The principle of making a resource a commodity in order to control consumption works pretty much anywhere. Environmentalists love to screech indignantly at the practices of logging companies. One would assume that crown land under the tight scrutiny and control of government would be where best practices would occur then no?

In reality, private woodlots are far more efficiently managed than crown lands. While only 11% of Canada’s woodlots are privately owned, 19% of our timber products come from them. Private woodlots are carefully managed for erosion control, esthetics and of course productivity. Sustainability and replanting are critical simply due to the element of self-interest in maintaining a healthy, balanced forest. That is not to say that no sustainable practices are done on public lands, this is just pointing out that private practices prove to be superior to public management.

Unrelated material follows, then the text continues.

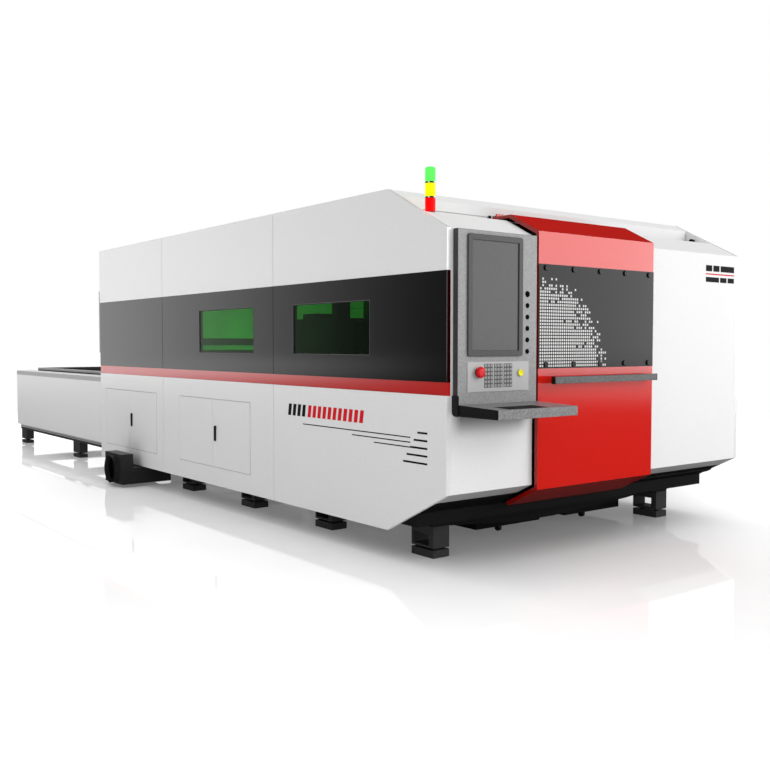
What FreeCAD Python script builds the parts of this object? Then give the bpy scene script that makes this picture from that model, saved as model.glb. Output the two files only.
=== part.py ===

If public ownership of resources were the key to wise environmental practices and sustainable growth, China would be leading the world in clean industry.

If public ownership of critical resources led to more efficient production and a sustainable cost of living, Soviet Russia would have had the most stable food supply on the planet. Google bread-lines or starvation in Ukraine to see what happens when government is given the management of a resource simply on the premise that because it is critical that it should not be left in private hands. Food is a need. Despite that, government management of food has always proven to be a failure with extremely dire consequences.

We need to keep these principles in mind when looking at other resources too. Where are our largest areas of public expenditure? Where are these expenditures growing the fastest?

Healthcare and education prove to be the most important issues to voters and both are proving to be unsustainable to the public purse. Because of massive government subsidization and control, a sense of entitlement has caused an unsustainable trend in demand and direct management of these resources. Nations are going bankrupt around the planet due to entitlements and as we see all levels of government in North America spending far more than they bring in it is clear that we are heading towards a crash as well.

Water and food are needs and we have found that treating them as commodities has been the best way to ensure that these needs are sustainably managed for all. Healthcare and Education are needs as well yet we refuse to recognize them as commodities due to flawed and outdated ideologies.

It should not be an entitlement to go to an emergency room without direct personal cost every time your child has the sniffles nor does every child need post-secondary education. Treating healthcare and education as commodities would mean directing resources towards real need rather than entitled wants. This is not to say that we need to move to a fully private model for either of these areas by any means. What this means is that we have to change how we look at these resources in a new way if we really actually want to conserve them in the most responsible manner.

Whether we like it or not, government resources are finite. We simply can’t fund everything to keep up with every entitled demand by interest groups. We have to look at supply realistically before trying to fill every demand.

I know people fear private provision of services. If we continue to live beyond our collective means as we are now though, the dog-eat-dog system that will come post-crash will make controls that we could make now appear to be a cake-walk. Have a look at Spain, Greece or Russia for examples.